Some structures within the chip are now better optimized for single threaded execution. Hyper Threading requires a bunch of partitioning of internal structures (e.g. buffers/queues) to allow instructions from multiple threads to use those structures simultaneously. In Sandy Bridge, many of those structures are statically partitioned. If you have a buffer that can hold 20 entries, each thread gets up to 10 entries in the buffer. In the event of a single threaded workload, half of the buffer goes unused. Ivy Bridge reworks a number of these data structures to dynamically allocate resources to threads. Now if there's only a single thread active, these structures will dedicate all resources to servicing that thread. One such example is the DSB queue that serves the uOp cache mentioned above. There's a lookup mechanism for putting uOps into the cache. Those requests are placed into the DSB queue, which used to be split evenly between threads. In Ivy Bridge the DSB queue is allocated dynamically to one or both threads.
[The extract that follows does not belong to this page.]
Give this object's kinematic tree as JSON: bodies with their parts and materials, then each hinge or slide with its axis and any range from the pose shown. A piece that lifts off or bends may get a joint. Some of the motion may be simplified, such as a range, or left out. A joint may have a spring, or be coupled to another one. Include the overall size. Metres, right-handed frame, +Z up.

In Sandy Bridge Intel did a ground up redesign of its branch predictor. Once again it doesn't make sense to redo it for Ivy Bridge so branch prediction remains the same. In the past prefetchers have stopped at page boundaries since they are physically based. Ivy Bridge lifts this restriction.

The number of execution units hasn't changed in Ivy Bridge, but there are some changes here. The FP/integer divider sees another performance gain this round. Ivy Bridge's divider has twice the throughput of the unit in Sandy Bridge. The advantage here shows up mostly in FP workloads as they tend to be more computationally heavy.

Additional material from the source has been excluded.